1) Resell collateral - sue for deficiency, and give surplus to debtor
2) Strict foreclosure - keep collateral and call things square

95
Q

What is required for the sale of collateral by creditor?

A

1) Notice of sale (required)
2) Debtor’s right to redeem
3) Standard of care
4) Ability of creditor to purchase at resale
5) Title of purchaser at resale (warranties)
6) Application of resale proceeds
7) Deficiency liability for creditor
8) Penalty for not complying with resale requirements
9) Special rules for if collateral is accounts or instruments

96
Q

When is notice for the sale of collateral not required of the creditor?

A

1) Perishable collateral
2) Collateral threatening to decline speedily in value
3) Collateral is customarily sold on a recognized market

97
Q

What is required of a notice for the sale of collateral?

A

1) Description of debtor and secured party
2) Description of the collateral
3) Method of sale
4) Statement that debtor is entitled to an accounting and the charge, if any.
5) Time and place of public sale time after which a private sale will be made (earliest date of sale)
6) If the collateral is consumer goods, the notice must also
- — explain that debtor is liable for deficiency
- — telephone # of person from whom debtor can obtain amount needed to redeem the collateral
- — telephone # or address from which debtor can get additional information about the sale

98
Q

What is the timeline for sending notice of a sale of collateral?

A

Notice must be sent a reasonable amount of time before the sale.

It is a fact question as to what is a reasonable amount of time, but in a nonconsumer transaction, 10 days or more before the sale is considered unreasonable.

99
Q

Who must receive notice of a sale of collateral?

A

1) Debtor - unless debtor has waived notice in an authenticated agreement made after default
2) Sureties
3) If collateral is not consumer goods - notice to creditors who have perfected by filing, notation on certificate of title, or who have given notice to reselling creditor

100
Q

What is the debtor’s right to redeem before a sale of collateral?

A

Debtor has the ability to cure the default and regain the collateral if certain requirements are satisfied:

1) Creditor has not yet sold or entered into a contract to sell collateral
2) Strict foreclosure has not yet occurred
3) Debtor has not waived the right to redeem after default
4) Debtor must tender fulfillment of all obligations secured by the collateral
- — not enough to just tender the late payments/watch out for acceleration clauses.
5) Debtor must tender creditor’s reasonable expenses (e.g., expenses of repossession)

101
Q

What is the creditor’s standard of care in a sale of collateral?

A

Method, manner, time, place, and terms of the sale must be commercially reasonable. (fact question)
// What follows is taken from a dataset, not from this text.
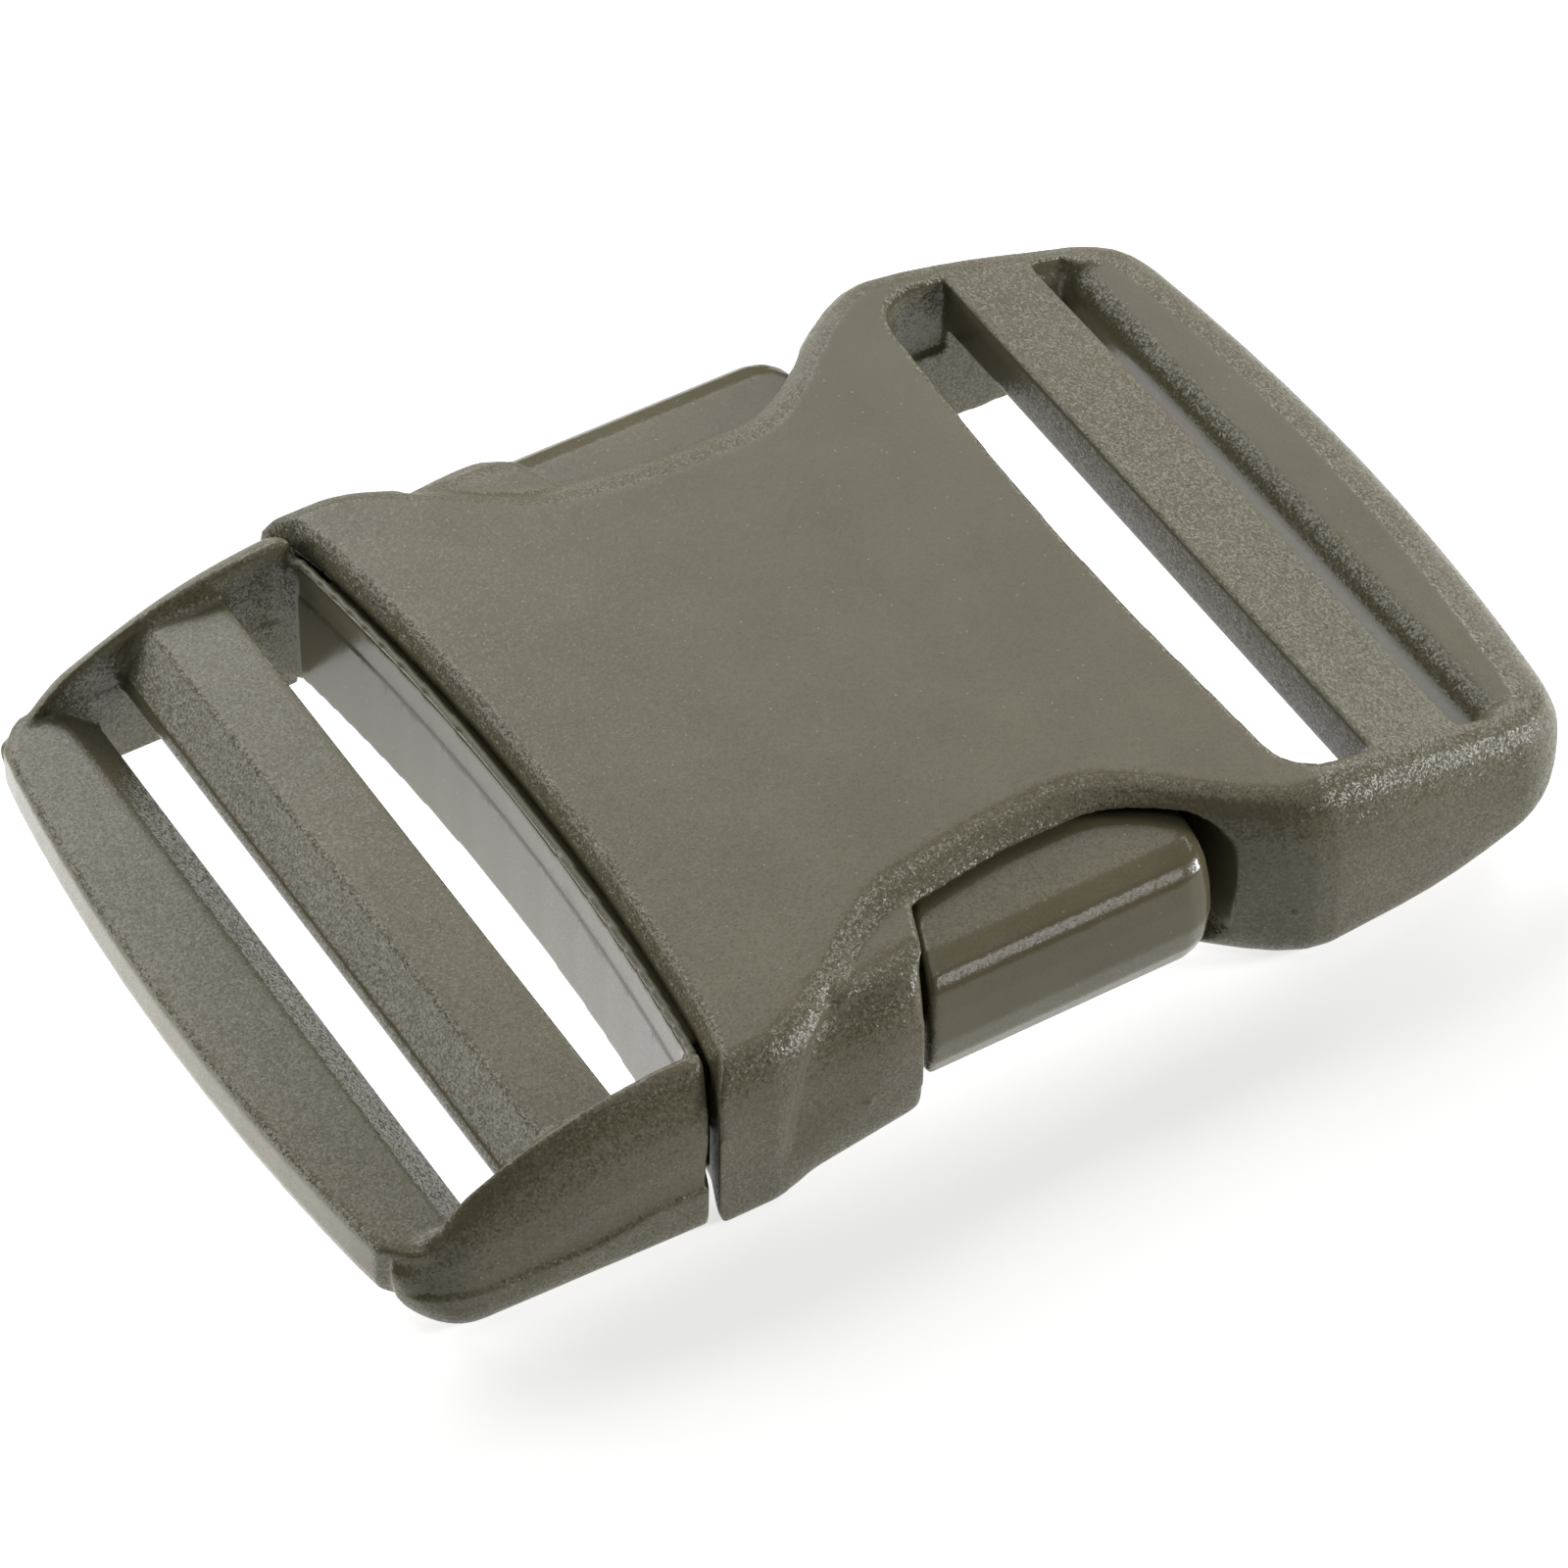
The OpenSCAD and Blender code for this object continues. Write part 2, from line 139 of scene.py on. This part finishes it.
def mapped(tree, source, old, new, kind="LINEAR"):
    """A value mapped from the range old to the range new."""
    node = add_node(tree, "ShaderNodeMapRange",
                    {"interpolation_type": kind, "From Min": old[0], "From Max": old[1],
                     "To Min": new[0], "To Max": new[1]}, {"Value": source})
    return node.outputs["Result"]


def new_material(name):
    """An empty material and its node tree."""
    material = bpy.data.materials.new(name)
    material.use_nodes = True
    material.node_tree.nodes.clear()
    return material, material.node_tree


def only(piece):
    """Makes a piece the only selected and active object."""
    bpy.ops.object.select_all(action="DESELECT")
    piece.select_set(True)
    bpy.context.view_layer.objects.active = piece


def add_modifier(piece, kind, **settings):
    """Adds a modifier to the active piece and applies it."""
    modifier = piece.modifiers.new(kind.title(), kind)
    for name, value in settings.items():
        setattr(modifier, name, value)
    bpy.ops.object.modifier_apply(modifier=modifier.name)


# Materials

def spark_eroded_acetal():
    """Acetal from a spark-eroded mould: a fine grain, worn on the flat faces, sharp on the roundings."""
    material, tree = new_material("olive_grey_acetal_spark_eroded")
    place = add_node(tree, "ShaderNodeTexCoord").outputs["Object"]
    texture = add_node(tree, "ShaderNodeAttribute", {"attribute_name": "grain"}).outputs["Fac"]

    # olive grey, a little uneven from the melt's flow
    flow_size = 5 * MM
    flow = add_node(tree, "ShaderNodeTexNoise", {"Scale": 1 / flow_size, "Detail": 3.0, "Roughness": 0.5},
                    {"Vector": place})
    tint = add_node(tree, "ShaderNodeValToRGB", links={"Fac": flow.outputs["Fac"]})
    for element, position, colour in zip(tint.color_ramp.elements, (0.3, 0.7), ("#56503c", "#5d5743")):
        element.position = position
        element.color = linear(colour)

    # sparse pale specks painted into the colour: partly specks in the plastic, partly painted glints of the
    # grain's facets
    speck_cell, speck_radius = 0.8 * MM, 0.07 * MM
    speck_and_glint_cells = add_node(tree, "ShaderNodeTexVoronoi", {"Scale": 1 / speck_cell}, {"Vector": place})
    radius = speck_radius / speck_cell
    speck_and_glint = mapped(tree, speck_and_glint_cells.outputs["Distance"], (0.6 * radius, radius), (0.35, 0.0))
    colour = add_node(tree, "ShaderNodeMixRGB", {"Color2": linear("#a8a294")},
                      {"Fac": speck_and_glint, "Color1": tint.outputs["Color"]})

    # grain: shallow bumps, and small facets that each lean their own way
    grain_size, grain_depth, facet_size = 0.2 * MM, 0.03 * MM, 0.11 * MM
    grain = add_node(tree, "ShaderNodeTexNoise", {"Scale": 1 / grain_size, "Detail": 2.0, "Roughness": 0.6},
                     {"Vector": place})
    bump = add_node(tree, "ShaderNodeBump", {"Distance": grain_depth},
                    {"Height": grain.outputs["Fac"], "Strength": mapped(tree, texture, (0, 1), (0.08, 1.0))})
    facets = add_node(tree, "ShaderNodeTexVoronoi", {"Scale": 1 / facet_size}, {"Vector": place})
    lean = add_node(tree, "ShaderNodeVectorMath", {"operation": "SUBTRACT", 1: (0.5, 0.5, 0.5)},
                    {0: facets.outputs["Color"]})
    leaning = add_node(tree, "ShaderNodeVectorMath", {"operation": "SCALE"},
                       {0: lean.outputs["Vector"], "Scale": mapped(tree, texture, (0, 1), (0.01, 0.42))})
    turned = add_node(tree, "ShaderNodeVectorMath", {"operation": "ADD"},
                      {0: bump.outputs["Normal"], 1: leaning.outputs["Vector"]})
    normal = add_node(tree, "ShaderNodeVectorMath", {"operation": "NORMALIZE"}, {0: turned.outputs["Vector"]})

    shader = add_node(tree, "ShaderNodeBsdfPrincipled", {"IOR": 1.48, "Metallic": 0.0},
                      {"Base Color": colour.outputs["Color"], "Normal": normal.outputs["Vector"],
                       "Roughness": mapped(tree, texture, (0, 1), (0.2, 0.36))})
    add_node(tree, "ShaderNodeOutputMaterial", links={"Surface": shader.outputs["BSDF"]})
    return material


def floor_acrylic():
    """Matt white acrylic of a light table, with a lamp tube below it along the buckle: the pale floor."""
    material, tree = new_material("matt_white_light_table_acrylic")
    tube_y, tube_half, tube_fade = 4 * MM, 14 * MM, 34 * MM
    place = add_node(tree, "ShaderNodeTexCoord").outputs["Object"]
    across = add_node(tree, "ShaderNodeSeparateXYZ", links={"Vector": place}).outputs["Y"]
    offset = add_node(tree, "ShaderNodeMath", {"operation": "SUBTRACT", 1: tube_y}, {0: across})
    distance = add_node(tree, "ShaderNodeMath", {"operation": "ABSOLUTE"}, {0: offset.outputs["Value"]})
    glow = mapped(tree, distance.outputs["Value"], (tube_half, tube_fade), (1.35, 0.42), "SMOOTHSTEP")
    shader = add_node(tree, "ShaderNodeBsdfPrincipled",
                      {"Base Color": linear("#d2d2d0"), "Roughness": 0.9, "Specular IOR Level": 0.1,
                       "Emission Color": linear("#ffffff")}, {"Emission Strength": glow})
    add_node(tree, "ShaderNodeOutputMaterial", links={"Surface": shader.outputs["BSDF"]})
    return material


# Mouldings

def vectors(mesh, name):
    """Places ("co") or normals ("normal") of a mesh's vertices, one row each."""
    values = np.empty(3 * len(mesh.vertices))
    mesh.vertices.foreach_get(name, values)
    return values.reshape(-1, 3)


def moulding(node, material, ridges, relief, grain):
    """Copies a CAD node, eases its edges as a mould does, and adds its fine relief and its finish."""
    solid = frame["nodes"][node]
    piece = solid.copy()
    piece.data = solid.data.copy()
    piece.name = node + "_moulding"
    bpy.context.collection.objects.link(piece)
    only(piece)
    bpy.ops.object.mode_set(mode="EDIT")
    bpy.ops.mesh.select_all(action="SELECT")
    bpy.ops.mesh.remove_doubles(threshold=WELD)
    bpy.ops.object.mode_set(mode="OBJECT")
    add_modifier(piece, "REMESH", mode="VOXEL", voxel_size=PITCH)
    add_modifier(piece, "SMOOTH", factor=EASE_FACTOR, iterations=EASE_STEPS)
    group = piece.vertex_groups.new(name="ridges")
    group.add(np.flatnonzero(ridges(vectors(piece.data, "co"))).tolist(), 1.0, "REPLACE")
    add_modifier(piece, "SMOOTH", factor=EASE_FACTOR, iterations=RIDGE_STEPS, vertex_group="ridges")

    points, normals = vectors(piece.data, "co"), vectors(piece.data, "normal")
    points += normals * MM * relief(points, normals)[:, None]
    piece.data.vertices.foreach_set("co", points.ravel())
    piece.data.update()
    faces = 2 * len(piece.data.polygons)
    add_modifier(piece, "DECIMATE", ratio=min(1.0, TRIANGLES / faces))
    bpy.ops.object.shade_smooth()

    texture = piece.data.attributes.new("grain", "FLOAT", "POINT")
    texture.data.foreach_set("value", grain(vectors(piece.data, "co"), vectors(piece.data, "normal")))
    piece.data.materials.clear()
    piece.data.materials.append(material)
    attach(piece, "root")
    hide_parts(node)


def step(values, low, high):
    """0 below low, 1 above high, eased between them."""
    t = np.clip((values - low) / (high - low), 0, 1)
    return t * t * (3 - 2 * t)


def pip(points, centre, radius, height):
    """A round pip on the surface, in mm."""
    away = np.linalg.norm(points / MM - np.array(centre), axis=1) / radius
    return height * np.clip(1 - away ** 2, 0, 1) ** 2


def socket_ridges(points):
    """The wings' upper and lower edges, that are more rounded than the rest."""
    x, y, z = points.T / MM
    return (x > WING_FROM) & (x < WING_TO) & (np.abs(y) > WING_HALF) & (np.abs(z - MIDDLE) > WING_RISE)


def plug_ridges(points):
    """The ridges of the fins beside the slots."""
    x, y, z = points.T / MM
    side = np.abs(y)
    return (x < FIN_TO) & (z > FIN_RIDGE_Z) & (side > FIN_INNER - 0.5) & (side < FIN_INNER + 2.2)


def socket_relief(points, normals):
    """The crease on each wing, and the marks of the mould on the near side, in mm."""
    x, y, z = points.T / MM
    outwards = np.sign(y) * normals[:, 1]
    wing = step(outwards, 0.2, 0.6) * step(np.abs(y), 20.0, 21.5) * (1 - step(x, WING_TO - 1.5, WING_TO))
    past = x - np.interp(z, CREASE_Z, CREASE_X)
    # deep at once, back to the wing's face over 6 mm, and faded out towards the underside
    crease = step(past, -1.1, 0.15) * (1 - step(past, 0.4, 6.0)) * step(z, 2.5, 6.0)
    return sum(pip(points, *mark) for mark in MARKS) - CREASE_DEPTH * wing * crease


def plug_relief(points, normals):
    """Parting step on the outside of each fin, and the steps on the walls of the slots, in mm."""
    x, y, z = points.T / MM
    side = np.abs(y)
    outwards = np.sign(y) * normals[:, 1]
    outside = step(outwards, 0.2, 0.5) * step(side, 21.2, 22.0) * step(-x, 16.2, 16.8)
    above = z - np.interp(x, PARTING_X, PARTING_Z)
    parting = outside * step(above, -0.1, 0.12) * (1 - step(above, 0.5, 4.0))
    inside = step(-outwards, 0.8, 0.95) * step(side, 19.8, 20.2) * step(-x, 17.0, 17.4)
    fin_step = inside * step(FIN_STEP_Z - z, -0.08, 0.08)
    facing = step(-normals[:, 0], 0.8, 0.95) * step(x, -18.5, -18.3) * (1 - step(x, -15.0, -14.8))
    wall_step = facing * step(WALL_STEP_Z - z, -0.08, 0.08)
    return FIN_STEP_HEIGHT * fin_step + WALL_STEP_HEIGHT * wall_step - PARTING_DEPTH * parting


def socket_grain(points, normals):
    """Full grain on roundings and sides, little on the flat faces and on the walls of the slots."""
    flat = step(np.abs(normals[:, 2]), 0.985, 0.998)
    wall = step(np.abs(normals[:, 0]), 0.93, 0.98)
    return 1 - (1 - FLAT_GRAIN) * np.maximum(flat, wall)


def plug_grain(points, normals):
    """As on the socket, with little grain on the buttons and hardly any on the curved wall."""
    x, y, z = points.T / MM
    wall = (x > WALL_FROM) & (x < WALL_TO) & (np.abs(y) < WALL_HALF)
    inner = np.where(wall, WALL_GRAIN, socket_grain(points, normals))
    return np.where(x > BUTTON_FROM, BUTTON_GRAIN, inner)


# Stage

def area_light(name, direction, distance, size, power):
    """A white softbox that faces the buckle from a direction."""
    lamp = bpy.data.lights.new(name, "AREA")
    lamp.shape = "RECTANGLE"
    lamp.size, lamp.size_y = size
    lamp.energy = power
    box = bpy.data.objects.new(name, lamp)
    bpy.context.collection.objects.link(box)
    towards = Vector(direction).normalized()
    box.location = towards * distance
    box.rotation_euler = towards.to_track_quat("Z", "Y").to_euler()


def floor():
    """The light table that the buckle lies on."""
    bpy.ops.mesh.primitive_plane_add(size=FLOOR_SIZE, location=(0, 0, 0))
    sheet = bpy.context.object
    sheet.name = "floor"
    sheet.data.materials.append(floor_acrylic())


def camera():
    """The photograph's view."""
    lens = bpy.data.cameras.new("camera")
    lens.sensor_width = SENSOR
    lens.lens = LENS
    lens.clip_start = 0.01
    eye = bpy.data.objects.new("camera", lens)
    bpy.context.collection.objects.link(eye)
    eye.location = CAMERA_PLACE
    eye.rotation_euler = Euler([math.radians(a) for a in CAMERA_TURN])
    bpy.context.scene.camera = eye


def world():
    """A faint grey studio around the lights, shown with plain colours."""
    sky = bpy.data.worlds.new("studio")
    sky.use_nodes = True
    sky.node_tree.nodes["Background"].inputs["Color"].default_value = linear("#c8ccd2")
    sky.node_tree.nodes["Background"].inputs["Strength"].default_value = 0.03
    bpy.context.scene.world = sky
    bpy.context.scene.view_settings.view_transform = "Standard"


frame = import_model()

acetal = spark_eroded_acetal()
moulding("socket", acetal, socket_ridges, socket_relief, socket_grain)
moulding("plug", acetal, plug_ridges, plug_relief, plug_grain)

floor()
camera()
world()
for softbox in SOFTBOXES:
    area_light(*softbox)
Merely because a better price could not be obtained is not enough to make a sale unreasonable, but if the difference in price is substantial, the sale will be scrutinized.

Burden of proof is on the CREDITOR to show commercial reasonableness of the sale in a deficiency suit.

102
Q

When does the creditor have the ability to purchase the collateral at resale?

A

a) Public sale (auction) = YES

b) Private sale = only if:
- — collateral is customarily sold in a recognized market, or
- — collateral is subject to widely distributed standard price quotations.

103
Q

What is the warranty required of the title of a purchaser at resale?

A

The reselling creditor warrants TITLE, POSSESSION, and QUIET ENJOYMENT of the collateral by the purchaser unless the creditor takes steps to disclaim the warranties.

104
Q

How are the proceeds from the sale of collateral applies?

A

Payment goes to:

1) Reasonable exposes of reselling creditor
2) Satisfaction of debt
3) Satisfaction of subordinate creditors
4) Surplus, if any, to debtor

105
Q

Who is liable for the deficiency from the sale of collateral?

A

The creditor is liable for the deficiency amount.

106
Q

What are the penalties for not complying with resale requirements?

A

1) Creditor liable for actual damages
2) For consumer goods: The creditor is automatically liable for amount equal to finance charge plus 10% of the principal
3) Effects creditor’s ability to recover deficiency

107
Q

What is the effect on creditor’s ability to recover deficiency when they don’t comply with resale requirements?

A

1) In consumer transactions, creditor cannot sue to recover deficiency
2) In nonconsumer transactions, there is a rebuttable presumption that the value of the collateral was equal to the amount of debt

(Secured creditor may prove otherwise and still recover a deficiency)

108
Q

What is the effect if a resale of collateral regards accounts or instruments?

A

The creditor directs the obligor to make payments directly to the creditor, rather than to the debtor.

109
Q

What is strict foreclosure?

A

The creditor retains the collateral in total satisfaction of the debt.

In nonconsumer situations, the creditor may retain the collateral in total or partial satisfaction of the debt.

110
Q

What are the requirements to use strict foreclosure?

A

1) The debtor consents
2) Creditor send authenticated notice to retain collateral
3) There is no timely objection

111
Q

What is the requirement for a debtor’s consent to use strict foreclosure?

A

1) Express: The debtor agrees in an authenticated record made after defaults, or
2) Implied: The debtor fails to object to the creditor proposal to strictly foreclose within 20 days of when the creditor sent notice.

112
Q

Who must the creditor send authenticated notice to retain collateral to in order to strictly foreclose?

A

1) Debtor: Unless the debtor has waived notice in an authenticated agreement made after default
2) If collateral is not fore consumer goods, notice to creditors who have perfected by filing, have a notation on certificate of title, or who have given notice to creditor.

113
Q

What is the requirement to make a timely objection to a strict foreclosure?

A

If the debtor or another creditor objects in writing within 20 days, the creditor may not keep the collateral and must conduct a resale.